● SOURCE EXCERPT:
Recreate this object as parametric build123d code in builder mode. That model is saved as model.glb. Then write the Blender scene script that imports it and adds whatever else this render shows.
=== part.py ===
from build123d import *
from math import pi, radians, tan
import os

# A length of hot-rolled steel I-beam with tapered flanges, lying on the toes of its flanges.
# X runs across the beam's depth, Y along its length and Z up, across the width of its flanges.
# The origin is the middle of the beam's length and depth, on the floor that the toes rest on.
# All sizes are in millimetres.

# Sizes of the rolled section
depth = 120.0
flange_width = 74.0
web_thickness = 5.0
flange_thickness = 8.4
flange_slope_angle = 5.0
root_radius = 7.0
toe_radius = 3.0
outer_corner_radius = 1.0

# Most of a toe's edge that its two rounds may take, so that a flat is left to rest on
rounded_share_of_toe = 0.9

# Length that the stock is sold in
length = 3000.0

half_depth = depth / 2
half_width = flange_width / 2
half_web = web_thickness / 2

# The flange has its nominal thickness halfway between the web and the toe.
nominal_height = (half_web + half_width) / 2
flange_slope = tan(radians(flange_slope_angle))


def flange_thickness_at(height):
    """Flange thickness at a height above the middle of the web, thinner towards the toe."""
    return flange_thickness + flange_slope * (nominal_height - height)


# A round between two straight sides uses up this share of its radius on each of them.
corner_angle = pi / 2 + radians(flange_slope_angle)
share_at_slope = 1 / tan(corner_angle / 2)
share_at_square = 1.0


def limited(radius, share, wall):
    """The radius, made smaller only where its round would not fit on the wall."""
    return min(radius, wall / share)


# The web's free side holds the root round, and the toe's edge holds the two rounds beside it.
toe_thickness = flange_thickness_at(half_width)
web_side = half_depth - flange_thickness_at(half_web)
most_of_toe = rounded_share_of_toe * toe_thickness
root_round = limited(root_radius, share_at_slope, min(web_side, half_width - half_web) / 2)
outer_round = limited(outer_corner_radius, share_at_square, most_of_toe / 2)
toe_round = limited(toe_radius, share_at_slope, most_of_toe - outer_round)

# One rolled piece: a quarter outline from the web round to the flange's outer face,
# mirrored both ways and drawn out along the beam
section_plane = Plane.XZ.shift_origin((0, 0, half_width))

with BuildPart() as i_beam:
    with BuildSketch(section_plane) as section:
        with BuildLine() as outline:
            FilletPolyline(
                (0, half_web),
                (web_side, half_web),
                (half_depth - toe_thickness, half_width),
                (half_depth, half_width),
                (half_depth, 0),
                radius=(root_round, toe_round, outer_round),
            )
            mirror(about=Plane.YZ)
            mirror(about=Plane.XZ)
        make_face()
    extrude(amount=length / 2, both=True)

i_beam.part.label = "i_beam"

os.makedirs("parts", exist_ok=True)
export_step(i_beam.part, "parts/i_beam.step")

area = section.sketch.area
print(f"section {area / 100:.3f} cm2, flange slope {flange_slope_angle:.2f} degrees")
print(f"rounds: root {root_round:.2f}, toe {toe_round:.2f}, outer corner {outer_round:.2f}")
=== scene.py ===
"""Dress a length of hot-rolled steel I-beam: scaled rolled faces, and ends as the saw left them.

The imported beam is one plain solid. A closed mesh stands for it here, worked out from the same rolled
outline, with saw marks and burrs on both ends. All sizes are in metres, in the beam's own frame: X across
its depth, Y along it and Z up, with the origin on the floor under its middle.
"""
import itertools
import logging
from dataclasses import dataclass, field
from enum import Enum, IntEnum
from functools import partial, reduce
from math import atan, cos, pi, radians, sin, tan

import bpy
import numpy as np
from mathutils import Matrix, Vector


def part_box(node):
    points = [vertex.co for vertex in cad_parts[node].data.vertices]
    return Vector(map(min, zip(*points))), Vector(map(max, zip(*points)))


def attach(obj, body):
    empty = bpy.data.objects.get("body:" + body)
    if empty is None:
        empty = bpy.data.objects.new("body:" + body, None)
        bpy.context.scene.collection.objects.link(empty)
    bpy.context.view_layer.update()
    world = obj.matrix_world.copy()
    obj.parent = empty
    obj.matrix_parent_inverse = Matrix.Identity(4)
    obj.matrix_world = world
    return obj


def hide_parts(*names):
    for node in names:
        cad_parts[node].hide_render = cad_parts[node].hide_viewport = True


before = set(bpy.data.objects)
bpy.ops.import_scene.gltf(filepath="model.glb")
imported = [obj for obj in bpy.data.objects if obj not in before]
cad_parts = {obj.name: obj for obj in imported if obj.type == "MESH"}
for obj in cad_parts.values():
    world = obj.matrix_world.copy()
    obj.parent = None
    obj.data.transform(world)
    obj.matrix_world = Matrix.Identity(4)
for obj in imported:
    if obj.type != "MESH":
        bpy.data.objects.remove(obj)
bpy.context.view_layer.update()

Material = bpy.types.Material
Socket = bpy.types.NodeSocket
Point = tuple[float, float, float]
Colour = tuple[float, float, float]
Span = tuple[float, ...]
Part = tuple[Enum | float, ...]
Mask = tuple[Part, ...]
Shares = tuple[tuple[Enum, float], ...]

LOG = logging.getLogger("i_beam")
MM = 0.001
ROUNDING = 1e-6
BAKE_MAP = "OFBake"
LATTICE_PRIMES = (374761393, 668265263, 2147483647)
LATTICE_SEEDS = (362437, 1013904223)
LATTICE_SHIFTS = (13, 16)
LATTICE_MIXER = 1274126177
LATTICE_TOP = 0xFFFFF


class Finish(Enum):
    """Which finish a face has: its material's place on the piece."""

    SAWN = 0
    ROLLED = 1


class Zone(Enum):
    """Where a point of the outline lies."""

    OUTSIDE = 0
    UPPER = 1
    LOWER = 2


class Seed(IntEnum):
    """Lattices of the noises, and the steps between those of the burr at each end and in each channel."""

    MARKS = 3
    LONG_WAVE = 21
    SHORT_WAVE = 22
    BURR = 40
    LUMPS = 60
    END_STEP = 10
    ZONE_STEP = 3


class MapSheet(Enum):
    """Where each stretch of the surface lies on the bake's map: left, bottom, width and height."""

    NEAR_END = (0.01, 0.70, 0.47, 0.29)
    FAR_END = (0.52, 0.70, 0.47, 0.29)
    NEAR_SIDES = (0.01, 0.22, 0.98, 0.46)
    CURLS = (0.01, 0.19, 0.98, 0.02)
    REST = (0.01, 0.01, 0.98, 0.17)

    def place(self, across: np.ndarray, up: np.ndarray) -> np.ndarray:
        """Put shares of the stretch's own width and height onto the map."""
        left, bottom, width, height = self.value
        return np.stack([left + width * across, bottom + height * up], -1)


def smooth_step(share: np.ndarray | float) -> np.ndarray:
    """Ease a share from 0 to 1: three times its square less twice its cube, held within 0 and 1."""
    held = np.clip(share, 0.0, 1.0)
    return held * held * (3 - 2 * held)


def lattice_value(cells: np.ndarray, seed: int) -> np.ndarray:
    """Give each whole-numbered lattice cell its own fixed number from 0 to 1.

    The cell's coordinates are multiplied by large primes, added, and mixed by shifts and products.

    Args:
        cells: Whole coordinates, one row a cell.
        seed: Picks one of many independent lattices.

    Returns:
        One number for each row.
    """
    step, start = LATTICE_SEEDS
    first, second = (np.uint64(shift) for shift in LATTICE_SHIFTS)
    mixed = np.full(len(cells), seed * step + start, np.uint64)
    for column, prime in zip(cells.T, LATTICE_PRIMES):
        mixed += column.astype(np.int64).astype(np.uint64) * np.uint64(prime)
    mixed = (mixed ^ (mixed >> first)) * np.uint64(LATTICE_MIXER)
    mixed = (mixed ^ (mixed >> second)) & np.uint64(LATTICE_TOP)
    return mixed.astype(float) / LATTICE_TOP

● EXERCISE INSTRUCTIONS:
Using the data above, return each line exactly as written.

● WRITTEN RESPONSE:
Recreate this object as parametric build123d code in builder mode. That model is saved as model.glb. Then write the Blender scene script that imports it and adds whatever else this render shows.
=== part.py ===
from build123d import *
from math import pi, radians, tan
import os

# A length of hot-rolled steel I-beam with tapered flanges, lying on the toes of its flanges.
# X runs across the beam's depth, Y along its length and Z up, across the width of its flanges.
# The origin is the middle of the beam's length and depth, on the floor that the toes rest on.
# All sizes are in millimetres.

# Sizes of the rolled section
depth = 120.0
flange_width = 74.0
web_thickness = 5.0
flange_thickness = 8.4
flange_slope_angle = 5.0
root_radius = 7.0
toe_radius = 3.0
outer_corner_radius = 1.0

# Most of a toe's edge that its two rounds may take, so that a flat is left to rest on
rounded_share_of_toe = 0.9

# Length that the stock is sold in
length = 3000.0

half_depth = depth / 2
half_width = flange_width / 2
half_web = web_thickness / 2

# The flange has its nominal thickness halfway between the web and the toe.
nominal_height = (half_web + half_width) / 2
flange_slope = tan(radians(flange_slope_angle))


def flange_thickness_at(height):
    """Flange thickness at a height above the middle of the web, thinner towards the toe."""
    return flange_thickness + flange_slope * (nominal_height - height)


# A round between two straight sides uses up this share of its radius on each of them.
corner_angle = pi / 2 + radians(flange_slope_angle)
share_at_slope = 1 / tan(corner_angle / 2)
share_at_square = 1.0


def limited(radius, share, wall):
    """The radius, made smaller only where its round would not fit on the wall."""
    return min(radius, wall / share)


# The web's free side holds the root round, and the toe's edge holds the two rounds beside it.
toe_thickness = flange_thickness_at(half_width)
web_side = half_depth - flange_thickness_at(half_web)
most_of_toe = rounded_share_of_toe * toe_thickness
root_round = limited(root_radius, share_at_slope, min(web_side, half_width - half_web) / 2)
outer_round = limited(outer_corner_radius, share_at_square, most_of_toe / 2)
toe_round = limited(toe_radius, share_at_slope, most_of_toe - outer_round)

# One rolled piece: a quarter outline from the web round to the flange's outer face,
# mirrored both ways and drawn out along the beam
section_plane = Plane.XZ.shift_origin((0, 0, half_width))

with BuildPart() as i_beam:
    with BuildSketch(section_plane) as section:
        with BuildLine() as outline:
            FilletPolyline(
                (0, half_web),
                (web_side, half_web),
                (half_depth - toe_thickness, half_width),
                (half_depth, half_width),
                (half_depth, 0),
                radius=(root_round, toe_round, outer_round),
            )
            mirror(about=Plane.YZ)
            mirror(about=Plane.XZ)
        make_face()
    extrude(amount=length / 2, both=True)

i_beam.part.label = "i_beam"

os.makedirs("parts", exist_ok=True)
export_step(i_beam.part, "parts/i_beam.step")

area = section.sketch.area
print(f"section {area / 100:.3f} cm2, flange slope {flange_slope_angle:.2f} degrees")
print(f"rounds: root {root_round:.2f}, toe {toe_round:.2f}, outer corner {outer_round:.2f}")
=== scene.py ===
"""Dress a length of hot-rolled steel I-beam: scaled rolled faces, and ends as the saw left them.

The imported beam is one plain solid. A closed mesh stands for it here, worked out from the same rolled
outline, with saw marks and burrs on both ends. All sizes are in metres, in the beam's own frame: X across
its depth, Y along it and Z up, with the origin on the floor under its middle.
"""
import itertools
import logging
from dataclasses import dataclass, field
from enum import Enum, IntEnum
from functools import partial, reduce
from math import atan, cos, pi, radians, sin, tan

import bpy
import numpy as np
from mathutils import Matrix, Vector


def part_box(node):
    points = [vertex.co for vertex in cad_parts[node].data.vertices]
    return Vector(map(min, zip(*points))), Vector(map(max, zip(*points)))


def attach(obj, body):
    empty = bpy.data.objects.get("body:" + body)
    if empty is None:
        empty = bpy.data.objects.new("body:" + body, None)
        bpy.context.scene.collection.objects.link(empty)
    bpy.context.view_layer.update()
    world = obj.matrix_world.copy()
    obj.parent = empty
    obj.matrix_parent_inverse = Matrix.Identity(4)
    obj.matrix_world = world
    return obj


def hide_parts(*names):
    for node in names:
        cad_parts[node].hide_render = cad_parts[node].hide_viewport = True


before = set(bpy.data.objects)
bpy.ops.import_scene.gltf(filepath="model.glb")
imported = [obj for obj in bpy.data.objects if obj not in before]
cad_parts = {obj.name: obj for obj in imported if obj.type == "MESH"}
for obj in cad_parts.values():
    world = obj.matrix_world.copy()
    obj.parent = None
    obj.data.transform(world)
    obj.matrix_world = Matrix.Identity(4)
for obj in imported:
    if obj.type != "MESH":
        bpy.data.objects.remove(obj)
bpy.context.view_layer.update()

Material = bpy.types.Material
Socket = bpy.types.NodeSocket
Point = tuple[float, float, float]
Colour = tuple[float, float, float]
Span = tuple[float, ...]
Part = tuple[Enum | float, ...]
Mask = tuple[Part, ...]
Shares = tuple[tuple[Enum, float], ...]

LOG = logging.getLogger("i_beam")
MM = 0.001
ROUNDING = 1e-6
BAKE_MAP = "OFBake"
LATTICE_PRIMES = (374761393, 668265263, 2147483647)
LATTICE_SEEDS = (362437, 1013904223)
LATTICE_SHIFTS = (13, 16)
LATTICE_MIXER = 1274126177
LATTICE_TOP = 0xFFFFF


class Finish(Enum):
    """Which finish a face has: its material's place on the piece."""

    SAWN = 0
    ROLLED = 1


class Zone(Enum):
    """Where a point of the outline lies."""

    OUTSIDE = 0
    UPPER = 1
    LOWER = 2


class Seed(IntEnum):
    """Lattices of the noises, and the steps between those of the burr at each end and in each channel."""

    MARKS = 3
    LONG_WAVE = 21
    SHORT_WAVE = 22
    BURR = 40
    LUMPS = 60
    END_STEP = 10
    ZONE_STEP = 3


class MapSheet(Enum):
    """Where each stretch of the surface lies on the bake's map: left, bottom, width and height."""

    NEAR_END = (0.01, 0.70, 0.47, 0.29)
    FAR_END = (0.52, 0.70, 0.47, 0.29)
    NEAR_SIDES = (0.01, 0.22, 0.98, 0.46)
    CURLS = (0.01, 0.19, 0.98, 0.02)
    REST = (0.01, 0.01, 0.98, 0.17)

    def place(self, across: np.ndarray, up: np.ndarray) -> np.ndarray:
        """Put shares of the stretch's own width and height onto the map."""
        left, bottom, width, height = self.value
        return np.stack([left + width * across, bottom + height * up], -1)


def smooth_step(share: np.ndarray | float) -> np.ndarray:
    """Ease a share from 0 to 1: three times its square less twice its cube, held within 0 and 1."""
    held = np.clip(share, 0.0, 1.0)
    return held * held * (3 - 2 * held)


def lattice_value(cells: np.ndarray, seed: int) -> np.ndarray:
    """Give each whole-numbered lattice cell its own fixed number from 0 to 1.

    The cell's coordinates are multiplied by large primes, added, and mixed by shifts and products.

    Args:
        cells: Whole coordinates, one row a cell.
        seed: Picks one of many independent lattices.

    Returns:
        One number for each row.
    """
    step, start = LATTICE_SEEDS
    first, second = (np.uint64(shift) for shift in LATTICE_SHIFTS)
    mixed = np.full(len(cells), seed * step + start, np.uint64)
    for column, prime in zip(cells.T, LATTICE_PRIMES):
        mixed += column.astype(np.int64).astype(np.uint64) * np.uint64(prime)
    mixed = (mixed ^ (mixed >> first)) * np.uint64(LATTICE_MIXER)
    mixed = (mixed ^ (mixed >> second)) & np.uint64(LATTICE_TOP)
    return mixed.astype(float) / LATTICE_TOP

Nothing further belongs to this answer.